We’re about to find out. About 74,000 Afghans are embarking upon a new life in the United States after being evacuated in a tumultuous withdrawal. More than 30,000 remain on American military bases because the sheer number of Afghans in the resettlement pipeline is stretching America’s refugee resettlement infrastructure thin. This is especially true after four lean years under President Trump, whose administration settled fewer than 12,000 refugees of any nationality in the last fiscal year. The nine nonprofit agencies that resettle refugees under contracts with the U.S. government are struggling to keep up.

That’s why the Biden administration has announced a new program for Afghans that allows groups of ordinary Americans — churches, veterans groups, and journalists like me — to privately sponsor resettlement in their own communities. Volunteers must pass a background check, undergo training and devise a plan to get sponsored refugees to self-sufficiency. They also must raise private donations to meet the initial cost of housing and feeding a family. U.S. officials say they’ve gotten an outpouring of positive responses from across the country, from soldiers who fought in Afghanistan who want to sponsor their former translators to Vietnamese people who were moved to return the welcome they received when they were evacuated decades ago.

“When you tap into the generosity of the American people, it is remarkable what you can achieve,” said the former Delaware governor Jack Markell, who has been appointed to lead the resettlement effort.

Earlier this month, the first two privately sponsored Afghan families arrived in Washington and Vermont. Those interested in ​helping this effort can learn about ways to get involved at Welcome. US. ​Information on the Afghan Sponsor Circle Program and how to apply can be found at the official site SponsorCircles.org.

Engaging ordinary citizens in resettlement efforts can yield great benefits. Refugees who are sponsored by individuals tend to develop deeper ties to their adopted home and receive more support. A study of Canada’s private sponsorship program found that sponsored refugees got better jobs than those resettled by the government alone. Sponsorship by local people and institutions can also change public perceptions about refugees in their midst. In Italy, public frustration with migrants seemed to be boiling over until the Catholic Church backed a private effort to provide humanitarian visas to vulnerable families fleeing violence and disaster.

In the United States, private sponsorship might help mitigate unhappiness over tax dollars being spent on newcomers who haven’t paid into the system yet. Normally, the federal government pays $2,275 per refugee for a 90-day resettlement period, an amount that is split between the refugees and the resettlement agency to cover costs, including food, furniture and housing. Under the new program, private groups must raise that money on their own. The current program is aimed only at Afghan families, but the Biden administration plans to roll out a broader pilot program that accepts other nationalities next year.

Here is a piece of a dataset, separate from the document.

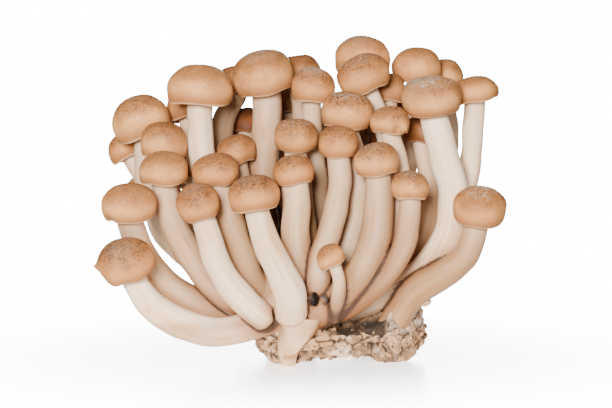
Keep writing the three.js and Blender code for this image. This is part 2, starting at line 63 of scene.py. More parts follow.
# Each mushroom is: cap [radius, height, fullness of the dome, share of the height at which it is
# widest], lean in degrees [right, forward], stem radii [foot, middle, top], and the stem's middle
# line from the foot to the cap's rim plane.
MUSHROOMS = [
    # Front rows, from left to right
    [[8.1, 10, 1.92, 0.4], [-12, 28], [3.8, 4.4, 3.2],
     [[-8, -14, 12.5], [-25.5, -18.5, 10], [-41.2, -23.5, 16.8], [-49.4, -26.8, 28.7]]],
    [[7.9, 10.6, 2.2, 0.45], [-2, 8], [4, 4.2, 3.7],
     [[-10, -4, 13.5], [-26.3, -8, 16.3], [-39.2, -13, 23.3], [-46.6, -17.4, 34.2],
      [-49.2, -23.4, 43.4]]],
    [[7.4, 8.9, 2.3, 0.34], [0, 8], [4, 4.3, 3.5],
     [[-10, -8, 12.5], [-21.8, -12, 20], [-31.8, -13.5, 31.5], [-37.7, -14.5, 42.5],
      [-39.8, -15, 53.8]]],
    [[6.45, 9.3, 2.1, 0.42], [-18, 20], [4.2, 4, 3.4],
     [[-11, -18.5, 14.5], [-16.2, -21, 19.5], [-22.4, -21.5, 27.5], [-26, -21.5, 37],
      [-28.4, -21.4, 44.8]]],
    [[6.7, 8.8, 2.2, 0.42], [-6, 10], [4, 4.1, 3.4],
     [[-8, -8, 13.5], [-14.4, -12, 24.5], [-18.2, -12.5, 35.5], [-21.5, -12, 45.5],
      [-24.4, -11.3, 53.3]]],
    [[7.4, 9.3, 2.15, 0.38], [-8, 10], [4.9, 4.3, 3.3],
     [[-2.6, -20.5, 15.9], [-3, -24.4, 22.5], [-6.5, -26.5, 30.5], [-10.2, -26.6, 38.3],
      [-12.7, -26.2, 47.2]]],
    [[6.1, 7.8, 2.3, 0.36], [-7, 8], [4.2, 4.3, 3.8],
     [[3, -11, 13.5], [1.2, -14.5, 27.5], [-1.1, -18.8, 38.5], [-1, -19, 46.5],
      [-1.5, -18.9, 54.1]]],
    [[6.6, 9, 2.4, 0.44], [0, 10], [3.8, 3.9, 3.3],
     [[3, -5, 13.5], [2.5, -7.5, 28.5], [0.9, -9, 43.5], [-0.6, -9, 54.5], [-1.2, -8.8, 63.1]]],
    [[5.8, 8.6, 2.4, 0.44], [0, 10], [3.6, 3.6, 3.4],
     [[6, -13, 14.5], [5.8, -20.5, 29.5], [9, -18.4, 40.5], [11.6, -17.4, 51.5],
      [11.3, -17, 61.7]]],
    [[6.7, 9.1, 2, 0.36], [-8, 8], [4.6, 5, 3.4],
     [[1, -14, 12.5], [11, -19, 19], [19.8, -21.5, 30.5], [22.8, -21.5, 42.5],
      [22.7, -20.8, 56.7]]],
    [[5.8, 7.6, 2.2, 0.34], [4, 6], [3.2, 3.1, 2.7],
     [[10, -7, 15.5], [23.5, -12, 30], [28.2, -13.5, 43.5], [29.3, -13.5, 56.5],
      [26.4, -12.3, 68.3]]],
    [[5.7, 7.4, 2.1, 0.3], [0, 8], [3.6, 3.4, 3],
     [[4, -15, 12.5], [16, -20, 19], [26, -23, 28.5], [30.8, -25.2, 38.5], [31.8, -25.4, 50.3]]],
    [[8.8, 10.3, 2.35, 0.43], [-5, 14], [4.4, 4.8, 4],
     [[12, -5, 14.5], [33, -10, 24], [43.5, -11.5, 36.5], [45.2, -10, 49.5], [42.2, -8.5, 62.5],
      [39.2, -7.2, 74.2]]],
    [[7.6, 10.4, 2.1, 0.46], [4, 18], [4.2, 4.4, 3.2],
     [[27, -9, 10.5], [33, -13.5, 20.5], [41, -17.5, 26.4], [48.1, -20.5, 32.5],
      [51.8, -20.6, 42.7]]],
    [[4.3, 5.9, 2, 0.32], [-30, 12], [2.4, 2.1, 1.8],
     [[9.8, -19.5, 14.6], [11, -24, 20], [11.4, -27.2, 26], [9.8, -28.2, 31.1]]],
    # Middle rows
    [[7.2, 10, 2.4, 0.38], [4, 8], [3.4, 3.4, 3],
     [[-11, -2, 15.5], [-26, -1.5, 27.5], [-36, -2.5, 43.5], [-40.5, -2.2, 54.5],
      [-40.8, -2.2, 60.9]]],
    [[9, 12.6, 2, 0.38], [-20, 5], [3.8, 3.6, 3.3],
     [[-13, 4, 15.5], [-34, 9, 29.5], [-43.5, 10.5, 43.5], [-47, 10.8, 56.5], [-46.8, 10.8, 66.5]]],
    [[9.6, 11.9, 2.2, 0.31], [2, 3], [4.2, 4.1, 3.8],
     [[-8, 2, 13.5], [-19, 1.5, 25.5], [-26.4, 0, 44.5], [-29.4, -1, 62.5], [-29.9, -1, 76.3]]],
    [[5.8, 8.5, 2.3, 0.4], [-14, 6], [3, 2.9, 2.4],
     [[-6, -3, 14.5], [-11, -4, 30.5], [-14.5, -3, 44.5], [-16.8, -1.5, 52.5],
      [-18.2, -0.4, 58.8]]],
    [[9.6, 12.6, 2.2, 0.41], [-12, 8], [4.6, 4.6, 4.4],
     [[-5, 3, 14.5], [-10.5, 4.5, 34.5], [-11.6, 5, 52.5], [-10, 5.2, 68], [-10.1, 5.4, 79.8]]],
    [[6.6, 10, 2.2, 0.33], [4, 6], [3.3, 3.1, 2.7],
     [[3, 2, 14.5], [5.5, 2, 29.5], [5.8, 1, 47], [3.8, 1, 65], [3.7, 1.2, 77.2]]],
    [[7.6, 10.3, 2.5, 0.45], [5, 6], [3.9, 3.8, 3.3],
     [[6, -6, 14.5], [12.5, -9.5, 31.5], [16.3, -9.5, 44.5], [16.8, -8, 57.5], [13.6, -6.6, 69.7]]],
    [[7.9, 10.6, 2.2, 0.42], [-20, 8], [3.4, 3.2, 2.8],
     [[7, 1, 14.5], [18, 2.5, 28.5], [26, 3.5, 48.5], [26.5, 4.8, 64.5], [20.5, 4.3, 80.6]]],
    [[4.9, 8.6, 2.2, 0.33], [3, 0], [3, 2.8, 2.4],
     [[9, 4, 15.5], [19, 9, 36.5], [24, 12.5, 56.5], [26.6, 13.5, 68.5], [27.2, 13.2, 76.7]]],
    [[5.6, 8.2, 2.2, 0.35], [2, 0], [3.4, 3.5, 2.8],
     [[14, -1, 14.5], [29, -3, 26.5], [37.5, -3, 38.5], [38.9, -0.5, 51.5], [36.6, 2.6, 64.8]]],
    [[7.6, 7.6, 2.2, 0.3], [-12, 2], [3.6, 3.3, 3.2],
     [[16, -1, 14.5], [36, 0, 26.5], [46.5, 1, 39.5], [50.6, 2, 54.5], [51.9, 3, 66.5],
      [52.5, 3.1, 76.9]]],
    [[6.2, 8.6, 2.1, 0.34], [-24, -5], [3.2, 3.2, 2.8],
     [[-12, 8, 15.5], [-27, 13, 24.5], [-38, 17, 37.5], [-47.2, 21, 50.5], [-52.2, 21.6, 59]]],
    # Behind, seen over the others or through the gaps
    [[6.6, 9, 2.2, 0.38], [-8, -8], [3.2, 3.2, 2.8],
     [[-9, 8, 15.5], [-20, 12, 31.5], [-29, 15, 51.5], [-33.3, 16.3, 64.5], [-34.3, 16.5, 71]]],
    [[6.6, 9.4, 2.2, 0.4], [-3, -6], [3.3, 4, 3],
     [[-5, 9, 15.5], [-13.5, 14, 36.5], [-22.9, 17, 58.5], [-23.8, 18.8, 69.5],
      [-19.4, 19.2, 78.3]]],
    [[6.8, 10.2, 2.2, 0.38], [0, -5], [3.3, 3.3, 2.9],
     [[2, 9, 15.5], [1, 13, 38.5], [0.5, 16.5, 60.5], [0.5, 17.8, 71.5], [-0.2, 18.3, 80.8]]],
    [[8.4, 11.5, 2.1, 0.4], [4, -6], [3.8, 3.7, 3.3],
     [[8, 9, 15.5], [13, 13, 38.5], [17, 16.5, 60.5], [18.5, 18.4, 73.5], [19, 18.7, 85.2]]],
    [[7.8, 10.9, 2.2, 0.42], [-3, 0], [3.6, 3.6, 3.1],
     [[13, 9, 15.5], [25, 15, 36.5], [33, 20, 58.5], [35.5, 21, 71.5], [36.2, 21, 82.3]]],
    [[6.3, 9.4, 2.2, 0.36], [8, -4], [3.2, 3.1, 2.7],
     [[16, 10, 15.5], [33, 20, 34.5], [44.5, 27, 52.5], [46.8, 30, 67], [44.6, 31, 80.3]]],
    [[6, 8.6, 2.2, 0.4], [-2, -15], [3.2, 3.2, 2.8],
     [[-2, 13, 15.5], [-8, 20, 36.5], [-14, 25, 53.5], [-16.9, 27.5, 65.9]]],
    # The far side
    [[7.2, 10, 2.2, 0.36], [-18, -16], [3.6, 3.6, 3.2],
     [[-12, 11, 15.5], [-29, 20, 24.5], [-42, 28.5, 33.5], [-47, 32.5, 44]]],
    [[7.8, 10.8, 2.3, 0.42], [-8, -18], [3.8, 3.8, 3.4],
     [[-8, 13, 15.5], [-20, 22, 27.5], [-29.5, 29, 40], [-32.8, 30.8, 50.5]]],
    [[7.5, 10.4, 2.2, 0.39], [0, -16], [3.7, 3.7, 3.3],
     [[-1, 14, 15.5], [-4.5, 23, 36.5], [-6, 30, 56.5], [-4, 32, 71.5]]],
    [[7, 9.8, 2.2, 0.44], [4, -12], [3.6, 3.5, 3.1],
     [[6, 14, 15.5], [13, 22, 34.5], [17.5, 28, 49.5], [18.8, 30, 60.5]]],
    [[7.6, 10.6, 2.25, 0.34], [8, -18], [3.7, 3.7, 3.3],
     [[12, 13, 15.5], [22, 22, 34.5], [29, 29, 54.5], [31, 31, 70.5]]],
    [[6.4, 9, 2.1, 0.36], [18, -10], [3.3, 3.2, 2.8],
     [[16, 8, 14.5], [33, 10, 26.5], [41, 12.5, 40.5], [44, 13, 50.5]]],
    [[7, 9.8, 2.1, 0.42], [-14, -26], [3.6, 3.6, 3.2],
     [[-9, 14, 13.5], [-20, 26, 19.5], [-29, 36, 28.5], [-32, 39.2, 37.5]]],
    [[7, 9.6, 2.2, 0.39], [-5, -24], [3.6, 3.6, 3.2],
     [[-3, 15, 14.5], [-9, 28, 24.5], [-13, 35, 38.5], [-14, 37, 49.5]]],
    [[6.4, 9, 2.2, 0.44], [3, -22], [3.4, 3.4, 3],
     [[4, 15, 14.5], [6, 28, 28.5], [8, 37, 49], [8.2, 38, 65.5]]],
    [[7, 9.6, 2.2, 0.34], [8, -24], [3.6, 3.6, 3.2],
     [[10, 14, 13.5], [19, 28, 22.5], [23, 36, 33.5], [23.5, 38.5, 44.5]]],
    [[7, 9.8, 2.1, 0.36], [16, -18], [3.5, 3.5, 3.1],
     [[16, 11, 13.5], [31, 23, 18.5], [40, 31, 25.5], [43, 34, 34.5]]],
    [[5.6, 8, 2, 0.42], [-12, -30], [3.2, 3.1, 2.7],
     [[-6, 15, 12.5], [-14, 27, 12], [-19, 36, 15.5], [-21, 40.5, 23.5]]],
    [[5.2, 7.6, 2, 0.39], [6, -30], [3, 2.9, 2.5],
     [[7, 16, 12.5], [12, 28, 13.5], [14, 35, 20.5], [14, 38, 29.5]]],
]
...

Private sponsorship is not exactly new in the United States. In the wake of World War II, nearly all refugee resettlement was paid for by private associations and U.S.-based relatives of the displaced. The Refugee Act of 1980 created the government-centered refugee resettlement system that exists today. But private sponsorship was still present during the Reagan administration, which saw it as a way to increase the number of refugees without busting the budget. Refugees admitted under that program were not supposed to tap into government benefits, and sponsors were asked to repay the federal, state and local government if they did.

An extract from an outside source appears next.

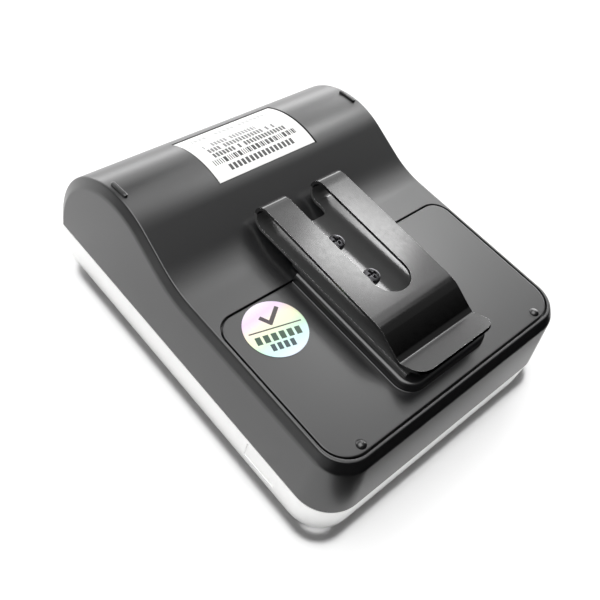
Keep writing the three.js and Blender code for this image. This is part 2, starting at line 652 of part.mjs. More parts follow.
function frontCase() {
  const lugInner = LID_OPENING_HALF;
  const lugOuter = lugInner + LID_LUG_WIDTH;
  const floorCut = [-OVERRUN, WALL + OVERRUN];
  let shell = cut(frontShellOutside(), frontShellInside());
  for (const side of [-1, 1]) {
    const span = side > 0 ? [lugInner, lugOuter] : [-lugOuter, -lugInner];
    shell = shell.add(box(span, [LID_AXIS_Y - 2 * LID_KNUCKLE, LID_AXIS_Y + 2 * LID_KNUCKLE],
      [WALL / 2, LID_AXIS_Z + 2 * LID_KNUCKLE]));
    for (const y of SCREW_ROWS) {
      const stand = post(side * SCREW_SIDE, y, POST_RADIUS, [WALL / 2, BAY_FLOOR - BAY_WALL - SEAT]);
      const bore = post(side * SCREW_SIDE, y, SCREW_SHANK_RADIUS + SHAFT_CLEARANCE,
        [BAY_FLOOR - SCREW_LENGTH - GAP, BAY_FLOOR + OVERRUN], 16);
      shell = shell.add(stand).subtract(bore);
    }
    const ledgeX = side > 0 ? [BOARD_WIDTH / 2 - WALL, BOARD_WIDTH / 2 + WALL / 2]
      : [-BOARD_WIDTH / 2 - WALL / 2, WALL - BOARD_WIDTH / 2];
    shell = shell.add(box(ledgeX, [BOARD_MID, BOARD_BACK], [WALL / 2, BOARD_BOTTOM - SEAT]));
    if (side > 0) {
      shell = shell.add(box([CHARGE_START + CHARGE_WIDTH / 2, HALF_WIDTH - WALL], CHARGE_ROW,
        [WALL / 2, BOARD_BOTTOM - SEAT]));
    }
    const footX = side > 0 ? [CHEEK_INNER, CHEEK_OUTER] : [-CHEEK_OUTER, -CHEEK_INNER];
    const footY = [CHASSIS_FRONT, OPENING_START - LID_LIP];
    shell = shell.add(box(footX, footY, [WALL / 2, CHASSIS_BOTTOM - SEAT]));
  }
  shell = cut(shell,
    box([-LID_OPENING_HALF, LID_OPENING_HALF], [OPENING_START, OPENING_END], floorCut),
    rod(LID_AXIS_Y, LID_AXIS_Z, LID_PIN + LID_PIN_CLEARANCE, [-lugOuter + WALL / 2, lugOuter - WALL / 2], 16),
    box([INNER_HALF, HALF_WIDTH + OVERRUN], [SOCKET_ROW[0] - GAP, SOCKET_ROW[1] + GAP],
      [BOARD_TOP - GAP, BOARD_TOP + SOCKET_HEIGHT + GAP]),
    box([-HALF_WIDTH - OVERRUN, -INNER_HALF + WALL],
      [RELEASE_START - GAP, RELEASE_START + RELEASE_LENGTH + GAP],
      [RELEASE_BOTTOM - GAP, RELEASE_TOP + GAP]));
  for (const x of KEY_PLACES) shell = shell.subtract(post(x, KEY_Y, KEY_RADIUS + GAP, floorCut));
  for (const x of LIGHT_PLACES) {
    shell = shell.subtract(post(x, KEY_Y, LIGHT_RADIUS + SHAFT_CLEARANCE, floorCut, 16));
  }
  const hookY = HALF_LENGTH - WALL - HOOK_THICKNESS + SEAT;
  const slots = rearHooks(hookY, [BACK_BOTTOM - HOOK_RISE - GAP, SEAM_HEIGHT + OVERRUN]);
  for (const slot of slots) shell = cut(shell, slot.translate([0, -GAP, 0]), slot.translate([0, GAP, 0]));
  return shell;
}

function padRing(inside) {
  return roundedPlan(PAD_WIDTH / 2 - inside, PAD_START + inside, COVER_END - SEAT,
    PAD_CORNER - inside, SEAT);
}

function batteryCover() {
  const plate = upright(polygon(coverPlan(0)), [COVER_BOTTOM, FLAT_HEIGHT]);
  const pad = planStack([
    { ring: padRing(0), z: COVER_BOTTOM + SEAT },
    { ring: padRing(0), z: PAD_TOP - PAD_SHOULDER },
    { ring: padRing(PAD_EDGE), z: PAD_TOP - PAD_EDGE },
    { ring: padRing(PAD_SHOULDER), z: PAD_TOP },
  ]);
  const tongue = box([-TONGUE_WIDTH / 2, TONGUE_WIDTH / 2],
    [COVER_END - TONGUE_LENGTH, COVER_END + TONGUE_LENGTH], [FLAT_HEIGHT + GAP, PAD_TOP]);
  let cover = union(plate, pad, tongue);
  for (const x of [-NUB_SIDE, NUB_SIDE]) {
    cover = cover.add(post(x, COVER_START + NUB_INSET, NUB_RADIUS,
      [FLAT_HEIGHT - WALL / 2, FLAT_HEIGHT + NUB_PROUD], 16));
  }
  for (const y of CLIP_SCREW_PLACES) {
    const bottom = CLIP_BASE_TOP - CLIP_SCREW_LENGTH - GAP;
    cover = cover.subtract(post(0, y, CLIP_SCREW_SHANK / 2 + SHAFT_CLEARANCE / 2,
      [bottom, PAD_TOP + OVERRUN], 16));
  }
  return cover;
}

// Both sides of a strip of steel along a bent centre line, as one closed outline
function stripOutline(line, thickness) {
  const offset = (side) => line.map(([u, v], i) => {
    const before = line[Math.max(i - 1, 0)];
    const after = line[Math.min(i + 1, line.length - 1)];
    const normalOf = (a, b) => {
      const length = Math.hypot(b[0] - a[0], b[1] - a[1]);
      return [-(b[1] - a[1]) / length, (b[0] - a[0]) / length];
    };
    const n0 = i > 0 ? normalOf(before, line[i]) : normalOf(line[i], after);
    const n1 = i + 1 < line.length ? normalOf(line[i], after) : n0;
    const scale = side * thickness / 2 / (1 + n0[0] * n1[0] + n0[1] * n1[1]);
    return [u + scale * (n0[0] + n1[0]), v + scale * (n0[1] + n1[1])];
  });
  return polygon([...offset(1), ...offset(-1).reverse()]);
}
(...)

Today’s refugees may be eligible for some benefits, including subsidized health care and SNAP. Indeed, one of the first tasks resettlement agencies perform is to help newcomers sign up. But most refugees are expected to work within three months of their arrival. Many refugees who lack formal education are placed in low-wage jobs upon their arrival, and end up living at or near the federal poverty line years later.

Another difficulty facing Afghan families who have been evacuated is legal status. Some Afghan staff who worked with the U.S. military and at the U.S. embassy were given Special Immigrant Visas that allow for permanent residency as well as additional funds to start their new lives. But because of the hurried nature of their departure, the vast majority came on humanitarian parole, even though Mr. Markell estimated that nearly half would be eligible for the special visas. Humanitarian parolees are allowed to stay in the country for only up to two years. For resettlement to be successful, this issue must be rectified.

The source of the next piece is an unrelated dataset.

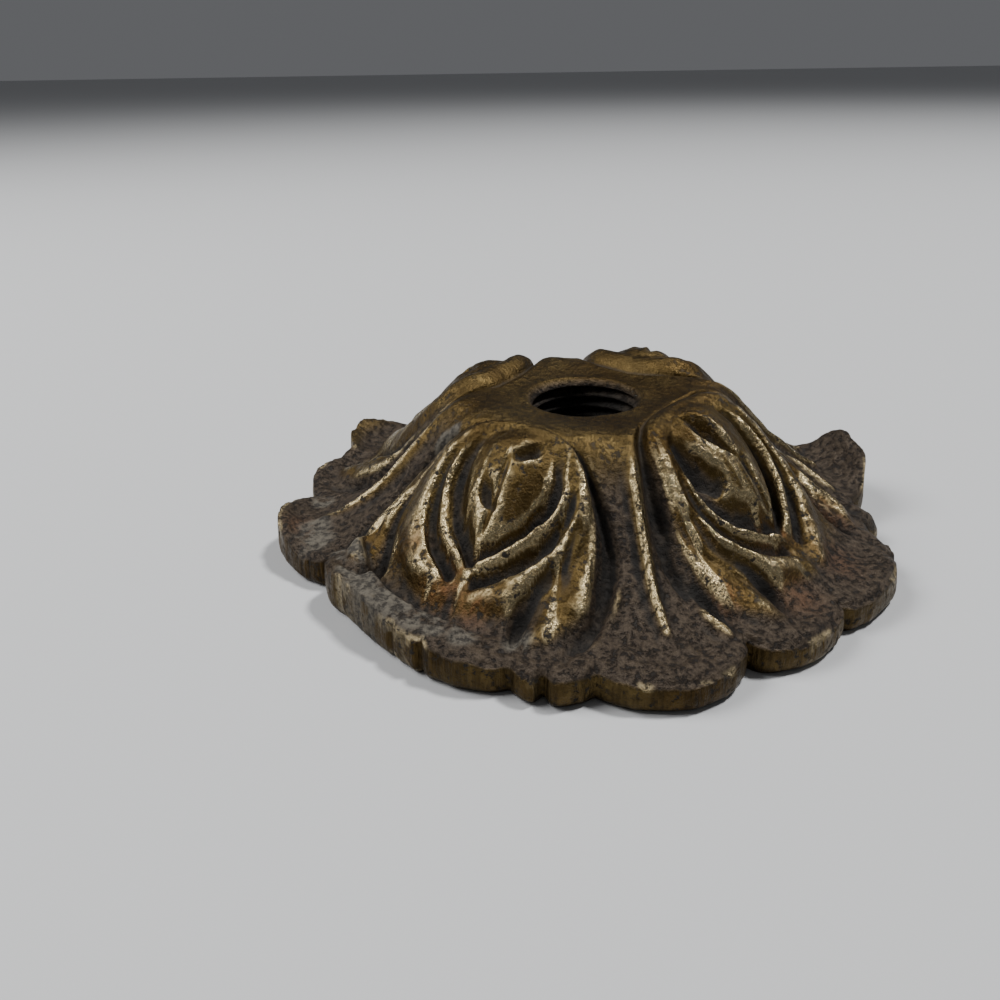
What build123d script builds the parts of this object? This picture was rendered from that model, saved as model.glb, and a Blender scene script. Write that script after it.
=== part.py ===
"""Cast-brass rosette: a domed ornamental cap that screws on to a lamp tube.

It is one casting. Four petals with a bud on each stand round a tapped centre hole, ribs
run down between them, and a scalloped, filed rim stands on a flat land.

Frame: millimetres, +Z up. The origin is on the tapped hole's axis, in the plane of the
flat land that the rosette rests on. An azimuth is measured from -Y towards +X, so the
front of the rosette, azimuth 0, faces -Y.
"""
import os
from math import cos, radians, sin

from build123d import *

# Tapped hole: an M10 x 1 lamp thread, modelled at the thread's core diameter.
thread_core_diameter = 8.92
tapped_length = 8.0
mouth_chamfer = 0.6

# Crown: a flat collar round the hole, a straight slope and a rim, with the corners
# between them rounded into an ogee. The radii are those of the corners.
collar_height = 12.6
shoulder_radius = 10.6
foot_radius = 20.4
foot_height = 3.1
rim_height = 2.5
shoulder_round = 5.0
foot_round = 9.0

# Rim outline: lobes between notches. Each lobe has a span in degrees and a rise, which is
# how far its crest stands out past the notches. One set of four lobes fills the angle from
# one ridge to the next.
notch_radius = 24.8
ridge_lobe_rise = 2.3
side_lobe_rise = 1.2
petal_lobe_rise = 1.8
bead_lobe_rise = 1.4
ridge_lobe_span = 29.0
side_lobe_span = 22.0
petal_lobe_span = 23.0

# Raised outer lip of each ridge lobe, and the round bead on each bead lobe.
lip_rise = 1.2
lip_width = 1.8
lip_span = 18.0
bead_radius = 1.2
bead_rise = 0.3
bead_overhang = 0.4

# Petals: each is a swelling of a ball that is sunk in the crown, inside an arched outline.
# The rise is how far the ball's top stands above the collar.
petal_count = 4
first_petal_azimuth = -30.0
petal_start_radius = 7.2
petal_end_radius = 21.4
petal_foot_length = 3.4
petal_foot_half_width = 6.8
petal_ball_radius = 11.6
petal_ball_place = 8.4
petal_rise = 1.8

# Bud on each petal, the groove round it, the groove round its leaves, and its vein.
bud_start_radius = 9.0
bud_tip_radius = 17.2
bud_half_width = 2.9
inner_groove_width = 1.1
inner_groove_depth = 1.2
leaf_width = 1.6
outer_groove_width = 0.7
outer_groove_depth = 0.9
vein_half_width = 0.4
vein_depth = 0.5
groove_floor = 0.5
groove_gap = 1.5

# Ribs between the petals: a spandrel that tapers to a rib, and a short rib on each side.
rib_rise = 0.9
rib_width = 1.1
spandrel_start_radius = 8.0
spandrel_width = 4.4
spandrel_end_radius = 12.5
rib_end_radius = 22.6
side_rib_start_radius = 17.0
side_rib_end_radius = 23.6
side_rib_width = 0.9
side_rib_angle = 10.0

# Underside: a hollow with a boss for the thread, inside a flat land.
crown_wall = 3.9
boss_radius = 7.8
land_width = 5.4
mouth_wall_height = 0.8
hollow_round = 1.5

# How far a blank runs past what it is cut to.
cut_margin = 1.0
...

Resettlement agencies have been working around the clock to help refugees find documentation required to secure housing and jobs. Resettling a family successfully takes far more time and costs far more money than the government will provide. Even before the advent of the sponsorship program, resettlement agencies closed the gaps with private donations and volunteers.

For instance, Bethany Christian Services, a nonprofit organization helping resettle refugees, recently searched for a place to send an Afghan mother of nine, whose husband once served in the Afghan army before it collapsed. Employees at Bethany called up parishioners at St. Raymond of Penafort in Philadelphia who had previously welcomed families from the Democratic Republic of the Congo and Sierra Leone.

“We are called to do this,” Dan McVay, a social worker in Philadelphia who attends the church, told me. He helped establish the refugee welcoming committee in 2016 after reading news accounts of migrants from Africa dying in capsized boats trying to get to Europe.

“We need to do more than pray,” Mr. McVay recalled telling his pastor.

It wasn’t easy to find a landlord willing to rent to an Afghan refugee with nine children, so initially, the family moved into the church rectory. Eventually, volunteers from the church leaned on their own personal network and found a place for the family to live. The family had arrived with only two small suitcases, so volunteers had to procure everything from furniture to winter coats. They enlisted a local Afghan to help with translation and prepare a welcome meal. Mr. McVay walked the children to school on their first day. Others helped procure prayer rugs for the new family at the mother’s request. Mr. McVay said that it’s a way for parishioners at St. Raymond of Penafort to live out their faith of welcoming the stranger.